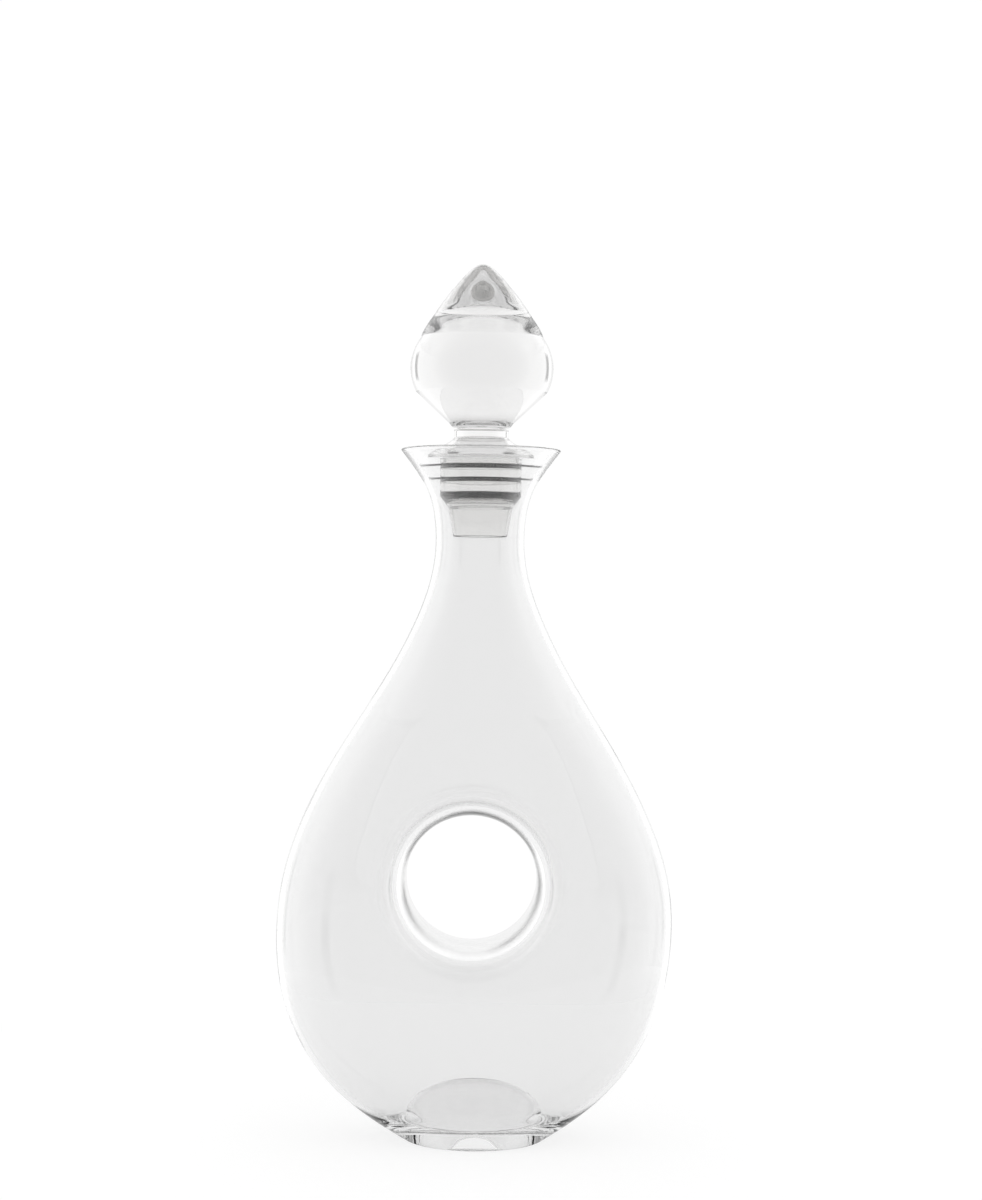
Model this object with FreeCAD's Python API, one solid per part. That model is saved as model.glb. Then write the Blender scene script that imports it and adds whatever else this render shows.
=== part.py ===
import FreeCAD, Part
import math
import os
from FreeCAD import Vector

# Wine decanter: a flattened teardrop body of clear blown glass with a round eye
# through its middle, and a solid glass stopper held by a moulded plastic seal.
# Millimetres. Origin: centre of the foot, on the surface the decanter stands on.
# +Z goes up the neck, X along the body's width, Y through the eye.

# ---- driving dimensions: body -------------------------------------------------
LIP_HEIGHT = 266.8
# Outline of the round neck and lip: radius at heights Z.
NECK_CURVE = [
    (227.9, 17.3), (239.5, 17.7), (251.2, 20.8), (258.9, 25.5), (LIP_HEIGHT, 31.5),
]
# Half width of the body (seen along Y) and half depth (seen along X) at heights Z.
WIDTH_CURVE = [
    (0.0, 27.0), (2.8, 31.9), (10.3, 43.2), (21.9, 56.1), (37.5, 66.8), (56.9, 74.0),
    (78.3, 76.6), (99.6, 74.9), (122.9, 67.5), (150.2, 53.4), (177.4, 36.6),
    (196.8, 26.3), (212.3, 20.2),
] + NECK_CURVE
DEPTH_CURVE = [
    (0.0, 27.0), (2.8, 28.7), (10.3, 32.0), (21.9, 34.9), (37.5, 37.0), (56.9, 38.3),
    (78.3, 38.5), (99.6, 37.6), (122.9, 35.2), (150.2, 30.8), (177.4, 25.4),
    (196.8, 21.4), (212.3, 18.8),
] + NECK_CURVE
# The belly of hand-made glass sits a little to one side of the foot and neck.
CENTRE_CURVE = [
    (0.0, 0.0), (14.0, -0.8), (38.0, -1.3), (62.0, -1.1), (88.0, -0.5), (140.0, -0.4),
    (190.0, 0.0), (227.9, 0.0), (LIP_HEIGHT, 0.0),
]
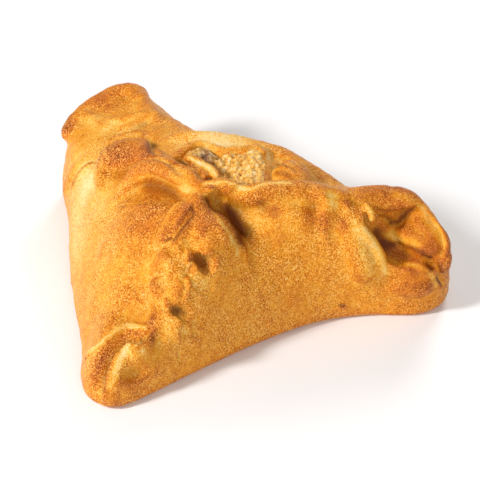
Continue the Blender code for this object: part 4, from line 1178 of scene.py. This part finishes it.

Instruction -
Beginning at the top of the data, extract each line through the line containing "# +Z goes up" and return those lines exactly, with nothing added.

Reply -
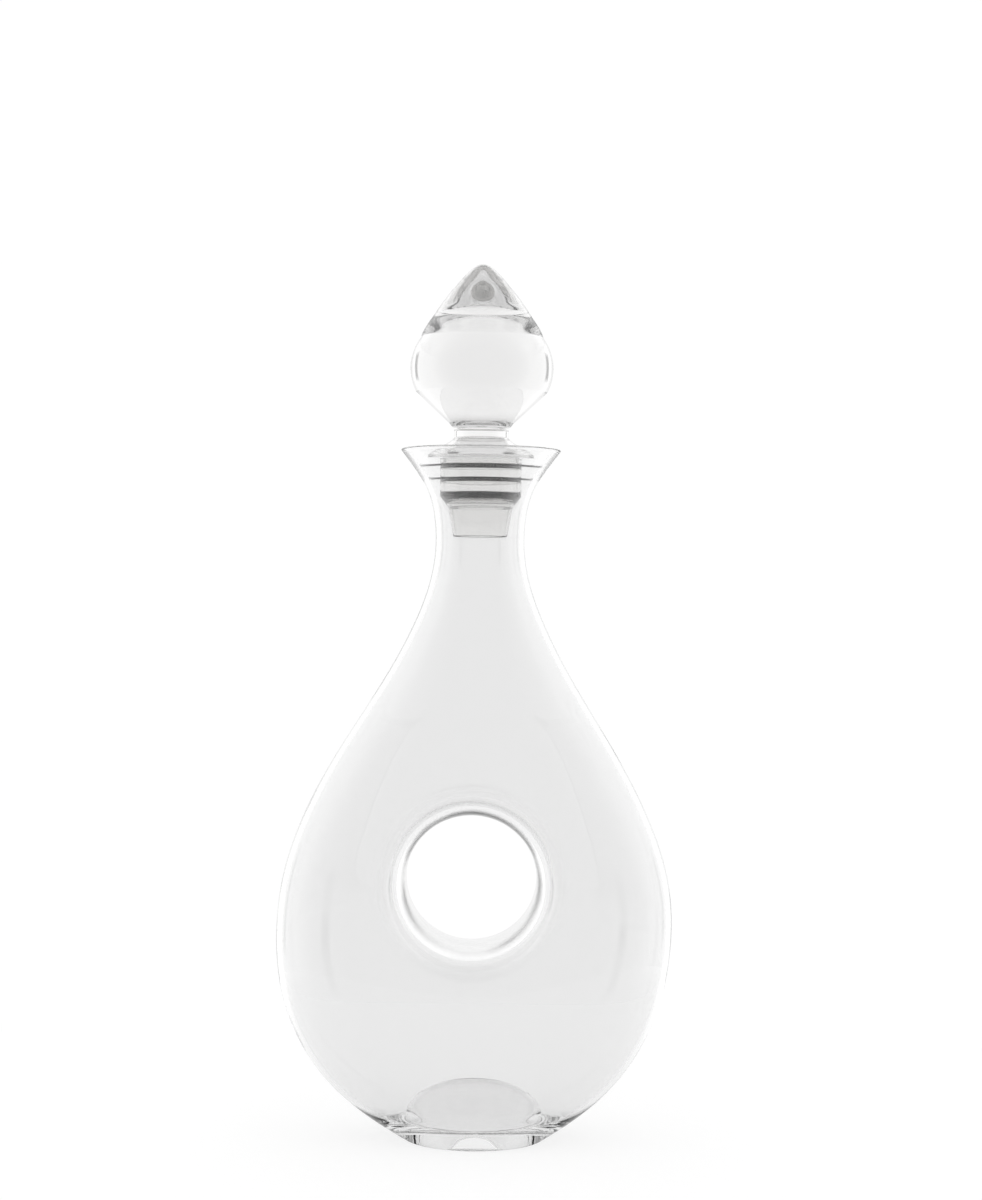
Model this object with FreeCAD's Python API, one solid per part. That model is saved as model.glb. Then write the Blender scene script that imports it and adds whatever else this render shows.
=== part.py ===
import FreeCAD, Part
import math
import os
from FreeCAD import Vector

# Wine decanter: a flattened teardrop body of clear blown glass with a round eye
# through its middle, and a solid glass stopper held by a moulded plastic seal.
# Millimetres. Origin: centre of the foot, on the surface the decanter stands on.
# +Z goes up the neck, X along the body's width, Y through the eye.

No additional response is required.